When Subjective Judgments Lead to Spinouts: Employee Entrepreneurship Under Uncertainty, Firm-Specificity, and Appropriability

Abstract
We advance a theoretical framework of how entrepreneurial ideas of employees are commercialized as a function of their uncertainty, firm-specificity, and appropriability. We argue that as uncertainty increases, the choice of commercialization mode will increasingly be driven by differences in subjective judgments of the idea’s value, with firms having an advantage in assessing the true value of their employee’s ideas relative to market because of their firm-specific nature.
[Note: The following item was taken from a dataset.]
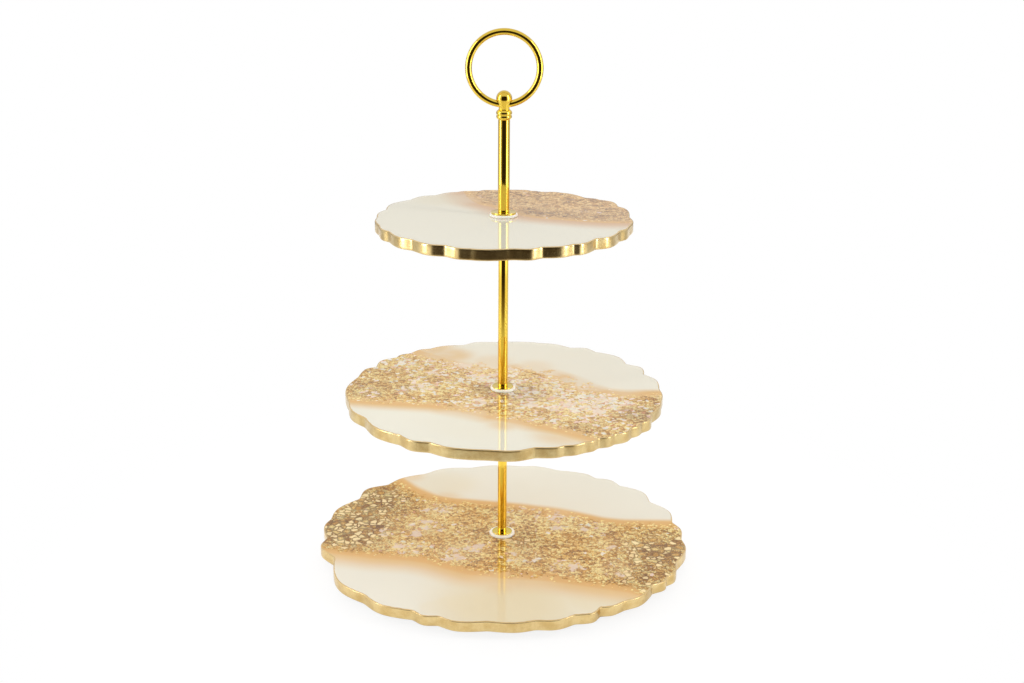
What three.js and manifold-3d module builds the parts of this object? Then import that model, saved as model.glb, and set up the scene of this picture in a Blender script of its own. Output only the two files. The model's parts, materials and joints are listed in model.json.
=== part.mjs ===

Building on this insight, we develop a formal model of commercialization choice that maps idea characteristics to commercialization outcomes—spinouts, internal commercialization, market mobility, or abandonment—while also predicting how these relationships will be moderated by the cost of startups, the value of the idea, and the institutional context, as well as how value will be created and appropriated within each mode. In particular, the model distinguishes between four different types of employee spinouts, including the previously neglected case where the employer sees value in an idea and wants to commercialize it, but the employee still prefers to start their own firm. We thus offer a more nuanced view of employee entrepreneurship, based on differences in subjective judgment under uncertainty, the firm-specific nature of employee knowledge, and appropriability regimes.